┌─ Data block

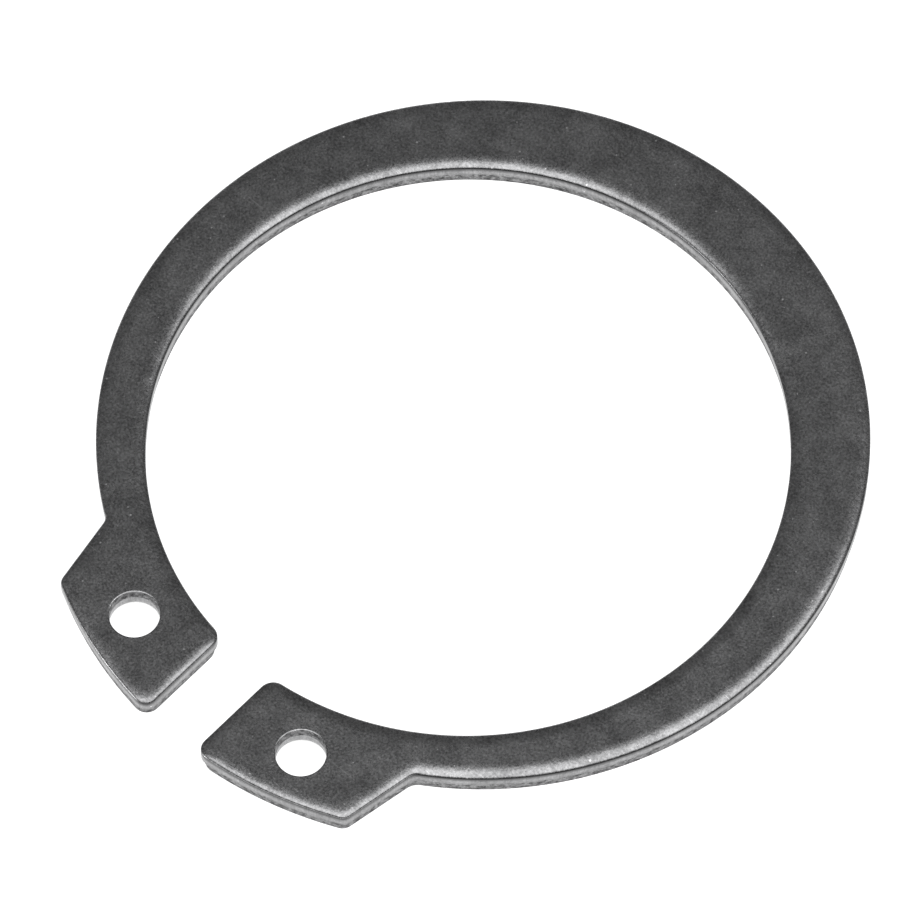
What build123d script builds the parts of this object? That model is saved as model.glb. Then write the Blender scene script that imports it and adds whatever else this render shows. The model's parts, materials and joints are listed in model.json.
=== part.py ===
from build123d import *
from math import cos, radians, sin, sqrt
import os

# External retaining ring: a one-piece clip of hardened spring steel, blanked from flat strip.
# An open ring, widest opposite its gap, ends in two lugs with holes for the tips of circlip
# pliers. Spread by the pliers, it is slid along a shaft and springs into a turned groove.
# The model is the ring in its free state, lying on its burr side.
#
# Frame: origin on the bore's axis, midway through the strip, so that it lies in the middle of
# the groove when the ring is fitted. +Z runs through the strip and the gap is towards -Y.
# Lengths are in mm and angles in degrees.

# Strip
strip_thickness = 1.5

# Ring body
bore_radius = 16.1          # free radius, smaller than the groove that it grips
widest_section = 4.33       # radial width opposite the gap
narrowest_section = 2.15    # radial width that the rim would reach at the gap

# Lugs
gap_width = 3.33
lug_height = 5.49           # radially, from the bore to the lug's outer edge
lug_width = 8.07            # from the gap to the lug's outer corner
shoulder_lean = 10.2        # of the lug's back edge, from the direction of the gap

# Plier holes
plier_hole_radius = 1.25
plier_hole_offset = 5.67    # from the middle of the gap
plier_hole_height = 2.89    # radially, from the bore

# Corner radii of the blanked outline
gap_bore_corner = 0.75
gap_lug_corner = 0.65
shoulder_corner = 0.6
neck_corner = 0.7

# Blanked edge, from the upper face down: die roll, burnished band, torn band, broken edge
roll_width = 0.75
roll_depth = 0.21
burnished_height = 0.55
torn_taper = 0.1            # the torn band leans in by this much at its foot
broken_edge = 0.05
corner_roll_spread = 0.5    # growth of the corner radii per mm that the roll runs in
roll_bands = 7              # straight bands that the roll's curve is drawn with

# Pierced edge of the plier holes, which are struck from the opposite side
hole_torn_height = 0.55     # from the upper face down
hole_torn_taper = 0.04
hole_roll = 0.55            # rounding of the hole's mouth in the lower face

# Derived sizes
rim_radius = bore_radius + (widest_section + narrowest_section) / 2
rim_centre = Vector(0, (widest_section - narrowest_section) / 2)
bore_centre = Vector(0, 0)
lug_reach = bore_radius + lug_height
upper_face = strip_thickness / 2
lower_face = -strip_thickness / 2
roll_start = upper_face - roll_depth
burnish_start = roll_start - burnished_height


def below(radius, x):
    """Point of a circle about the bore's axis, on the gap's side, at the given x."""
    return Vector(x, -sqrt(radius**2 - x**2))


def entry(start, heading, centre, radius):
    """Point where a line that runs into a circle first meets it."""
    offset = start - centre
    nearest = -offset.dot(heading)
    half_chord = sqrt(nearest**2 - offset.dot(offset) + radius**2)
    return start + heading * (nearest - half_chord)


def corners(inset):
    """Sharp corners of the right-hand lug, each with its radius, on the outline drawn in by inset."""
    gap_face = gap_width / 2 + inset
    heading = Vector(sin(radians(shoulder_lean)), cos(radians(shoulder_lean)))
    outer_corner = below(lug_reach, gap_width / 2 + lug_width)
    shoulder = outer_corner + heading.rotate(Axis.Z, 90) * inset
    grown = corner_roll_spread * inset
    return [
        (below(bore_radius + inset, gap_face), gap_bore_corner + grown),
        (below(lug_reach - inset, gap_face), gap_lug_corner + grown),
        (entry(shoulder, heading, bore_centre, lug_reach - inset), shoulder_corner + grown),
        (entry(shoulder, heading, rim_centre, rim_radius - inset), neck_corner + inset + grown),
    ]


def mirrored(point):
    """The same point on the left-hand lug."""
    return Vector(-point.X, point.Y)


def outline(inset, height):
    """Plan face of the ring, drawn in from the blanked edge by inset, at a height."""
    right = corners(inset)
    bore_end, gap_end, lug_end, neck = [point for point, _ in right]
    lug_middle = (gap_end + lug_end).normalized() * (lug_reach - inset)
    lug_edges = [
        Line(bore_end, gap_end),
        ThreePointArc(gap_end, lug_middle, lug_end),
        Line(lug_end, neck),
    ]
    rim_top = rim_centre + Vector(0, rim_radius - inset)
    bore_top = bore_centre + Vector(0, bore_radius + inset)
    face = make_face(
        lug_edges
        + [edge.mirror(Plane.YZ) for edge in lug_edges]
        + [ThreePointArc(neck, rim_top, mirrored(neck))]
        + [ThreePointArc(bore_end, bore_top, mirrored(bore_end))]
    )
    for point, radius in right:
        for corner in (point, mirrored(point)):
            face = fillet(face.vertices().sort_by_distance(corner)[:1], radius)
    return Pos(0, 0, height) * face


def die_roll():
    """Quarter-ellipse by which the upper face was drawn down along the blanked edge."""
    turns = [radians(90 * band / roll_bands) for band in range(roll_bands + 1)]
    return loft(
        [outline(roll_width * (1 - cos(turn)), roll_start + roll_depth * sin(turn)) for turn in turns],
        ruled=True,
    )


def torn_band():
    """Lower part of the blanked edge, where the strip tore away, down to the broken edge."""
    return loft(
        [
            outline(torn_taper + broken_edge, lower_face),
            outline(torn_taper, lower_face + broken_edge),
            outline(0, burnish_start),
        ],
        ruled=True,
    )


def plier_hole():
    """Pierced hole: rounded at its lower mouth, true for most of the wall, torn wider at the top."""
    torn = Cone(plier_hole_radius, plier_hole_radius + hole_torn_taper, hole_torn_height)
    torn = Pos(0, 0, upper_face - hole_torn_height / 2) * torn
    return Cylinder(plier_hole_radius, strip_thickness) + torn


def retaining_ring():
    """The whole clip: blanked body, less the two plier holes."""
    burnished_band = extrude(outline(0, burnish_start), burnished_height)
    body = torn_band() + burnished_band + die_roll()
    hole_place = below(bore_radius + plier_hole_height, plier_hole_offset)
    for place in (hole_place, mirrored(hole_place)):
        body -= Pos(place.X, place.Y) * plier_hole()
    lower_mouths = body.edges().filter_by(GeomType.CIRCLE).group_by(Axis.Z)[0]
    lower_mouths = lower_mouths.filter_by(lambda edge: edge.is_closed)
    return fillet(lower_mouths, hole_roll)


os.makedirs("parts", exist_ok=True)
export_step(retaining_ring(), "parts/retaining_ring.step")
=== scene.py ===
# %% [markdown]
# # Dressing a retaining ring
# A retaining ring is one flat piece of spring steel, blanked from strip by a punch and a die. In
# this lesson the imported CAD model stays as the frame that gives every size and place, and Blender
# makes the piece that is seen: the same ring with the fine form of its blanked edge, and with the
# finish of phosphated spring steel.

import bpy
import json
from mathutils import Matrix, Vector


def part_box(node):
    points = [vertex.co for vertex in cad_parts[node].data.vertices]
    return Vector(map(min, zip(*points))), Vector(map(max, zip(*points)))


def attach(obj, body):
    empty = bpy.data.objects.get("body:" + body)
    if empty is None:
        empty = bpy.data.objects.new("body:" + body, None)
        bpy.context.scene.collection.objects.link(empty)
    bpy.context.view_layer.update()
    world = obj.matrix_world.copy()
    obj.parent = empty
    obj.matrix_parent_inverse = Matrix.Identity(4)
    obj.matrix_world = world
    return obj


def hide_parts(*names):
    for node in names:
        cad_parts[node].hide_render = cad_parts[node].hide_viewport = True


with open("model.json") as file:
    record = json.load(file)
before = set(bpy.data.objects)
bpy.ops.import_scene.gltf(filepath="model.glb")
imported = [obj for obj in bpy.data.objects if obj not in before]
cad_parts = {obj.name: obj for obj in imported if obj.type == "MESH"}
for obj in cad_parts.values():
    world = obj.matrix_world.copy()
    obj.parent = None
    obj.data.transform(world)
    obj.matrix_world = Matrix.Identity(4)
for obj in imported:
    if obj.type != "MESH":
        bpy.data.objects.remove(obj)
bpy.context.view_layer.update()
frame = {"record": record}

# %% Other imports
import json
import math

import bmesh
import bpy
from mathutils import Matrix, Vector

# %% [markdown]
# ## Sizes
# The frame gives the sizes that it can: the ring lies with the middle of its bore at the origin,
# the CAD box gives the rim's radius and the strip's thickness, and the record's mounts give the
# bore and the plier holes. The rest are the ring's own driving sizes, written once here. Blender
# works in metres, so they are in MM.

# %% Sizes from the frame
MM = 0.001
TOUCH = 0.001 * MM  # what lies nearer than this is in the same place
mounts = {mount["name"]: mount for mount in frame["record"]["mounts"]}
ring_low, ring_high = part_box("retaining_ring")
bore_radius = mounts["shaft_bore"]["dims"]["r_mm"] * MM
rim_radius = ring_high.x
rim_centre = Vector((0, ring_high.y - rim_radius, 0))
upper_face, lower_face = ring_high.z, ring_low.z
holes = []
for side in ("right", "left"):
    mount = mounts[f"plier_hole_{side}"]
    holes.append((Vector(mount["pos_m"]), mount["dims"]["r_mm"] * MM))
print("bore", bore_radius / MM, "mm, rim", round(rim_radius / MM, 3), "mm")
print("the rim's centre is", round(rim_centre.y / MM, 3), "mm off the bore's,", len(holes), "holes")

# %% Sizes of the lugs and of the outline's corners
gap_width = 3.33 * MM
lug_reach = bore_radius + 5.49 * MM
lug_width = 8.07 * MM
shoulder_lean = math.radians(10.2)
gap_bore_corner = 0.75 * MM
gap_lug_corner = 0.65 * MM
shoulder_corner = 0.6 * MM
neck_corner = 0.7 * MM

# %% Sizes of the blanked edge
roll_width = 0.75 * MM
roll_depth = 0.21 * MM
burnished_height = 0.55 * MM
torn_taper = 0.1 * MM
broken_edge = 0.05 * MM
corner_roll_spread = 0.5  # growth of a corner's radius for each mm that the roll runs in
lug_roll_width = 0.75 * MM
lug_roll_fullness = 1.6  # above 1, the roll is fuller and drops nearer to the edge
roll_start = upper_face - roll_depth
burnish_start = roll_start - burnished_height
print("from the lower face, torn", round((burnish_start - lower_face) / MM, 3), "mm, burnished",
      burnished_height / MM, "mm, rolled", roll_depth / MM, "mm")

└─

Instruction: Return, please, the lines of the data from the first through the line containing "roll_bands = 7", both kept, exactly as they stand and nothing more.

Correct response:
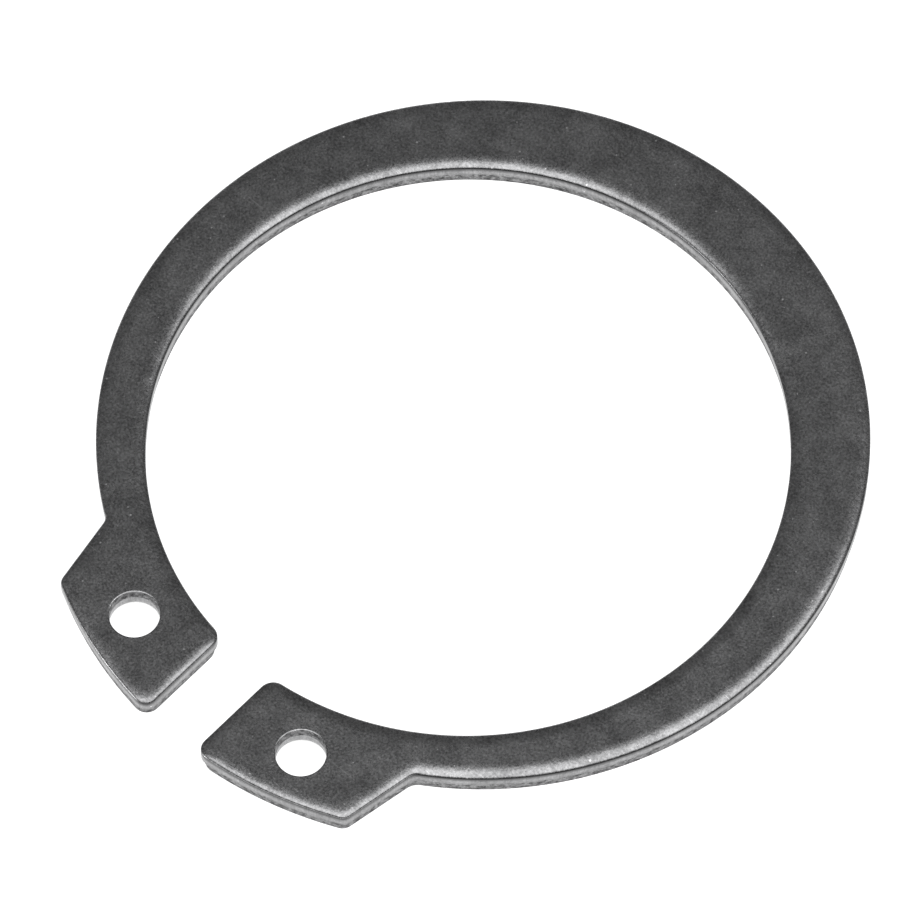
What build123d script builds the parts of this object? That model is saved as model.glb. Then write the Blender scene script that imports it and adds whatever else this render shows. The model's parts, materials and joints are listed in model.json.
=== part.py ===
from build123d import *
from math import cos, radians, sin, sqrt
import os

# External retaining ring: a one-piece clip of hardened spring steel, blanked from flat strip.
# An open ring, widest opposite its gap, ends in two lugs with holes for the tips of circlip
# pliers. Spread by the pliers, it is slid along a shaft and springs into a turned groove.
# The model is the ring in its free state, lying on its burr side.
#
# Frame: origin on the bore's axis, midway through the strip, so that it lies in the middle of
# the groove when the ring is fitted. +Z runs through the strip and the gap is towards -Y.
# Lengths are in mm and angles in degrees.

# Strip
strip_thickness = 1.5

# Ring body
bore_radius = 16.1          # free radius, smaller than the groove that it grips
widest_section = 4.33       # radial width opposite the gap
narrowest_section = 2.15    # radial width that the rim would reach at the gap

# Lugs
gap_width = 3.33
lug_height = 5.49           # radially, from the bore to the lug's outer edge
lug_width = 8.07            # from the gap to the lug's outer corner
shoulder_lean = 10.2        # of the lug's back edge, from the direction of the gap

# Plier holes
plier_hole_radius = 1.25
plier_hole_offset = 5.67    # from the middle of the gap
plier_hole_height = 2.89    # radially, from the bore

# Corner radii of the blanked outline
gap_bore_corner = 0.75
gap_lug_corner = 0.65
shoulder_corner = 0.6
neck_corner = 0.7

# Blanked edge, from the upper face down: die roll, burnished band, torn band, broken edge
roll_width = 0.75
roll_depth = 0.21
burnished_height = 0.55
torn_taper = 0.1            # the torn band leans in by this much at its foot
broken_edge = 0.05
corner_roll_spread = 0.5    # growth of the corner radii per mm that the roll runs in
roll_bands = 7              # straight bands that the roll's curve is drawn with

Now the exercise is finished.